5. William Dufries is serving LWOP for driving through Oklahoma with 67 pounds of weeds in his RV.
6. Leland Dodd is serving LWOP in Oklahoma for trying to buy 50 pounds of weeds from an undercover officer, or as he puts it, “talking about buying some weeds.” He was arrested before the sale concluded. In February 2011, 35 year-old Cornell Hood II was sentenced to die in prison for attempting to possess weeds with intent to distribute. Hood was sentenced to life without parole under Louisiana’s habitual offender law because he had two prior convictions for possession of weeds with intent to sell and one conviction for distribution of marijuana.

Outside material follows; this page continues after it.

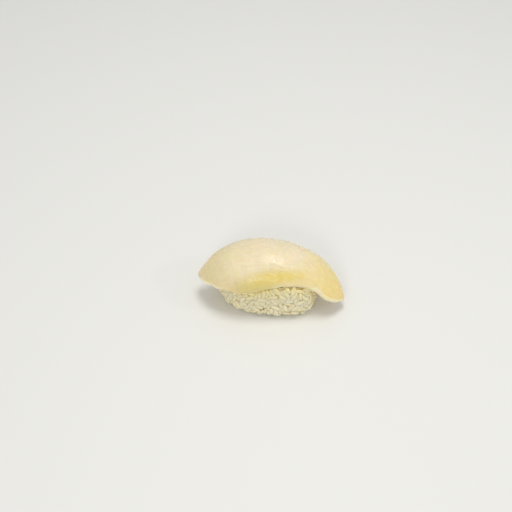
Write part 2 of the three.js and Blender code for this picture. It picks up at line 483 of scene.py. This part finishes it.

7. Paul E. Free was arrested in 1994 for participating in a large marijuana conspiracy operated by another man who received a reduced sentence of only two-and-a-half years in exchange for testifying against 31 people, including Free. In 1995, Free was sentenced to a mandatory minimum sentence of LWOP in federal prison on account of two prior 20-year-old weed convictions. Free had pleaded guilty in 1974 to possession with intent to distribute three pounds of weeds, and in 1975 to conspiracy to distribute weeds; the same weed led to both convictions. He says his attorney never told him he was facing a mandatory life term.
8. John Knock, 66, is a first-time offender serving two LWOP sentences for a large marijuana conspiracy. Although Knock had no criminal record, he was sentenced to two life terms plus 20 years for money laundering. Larry Ronald Duke, 66, has served 24 years of his two life-without-parole sentences for a large marijuana conspiracy.
9. William Dekle, 63, has served 22 years of his two mandatory terms of life without parole for conspiracy to import and possess large quantity of weeds.
MP: I’m confident that in a future, more enlightened, advanced, open-minded and tolerant America, we’ll look back on America’s Drug War and the practice of locking people up in cages for life for nonviolent crimes like possessing weeds, with shame, contempt and embarrassment for such cruel, intolerant and inhumane treatment of our fellow man.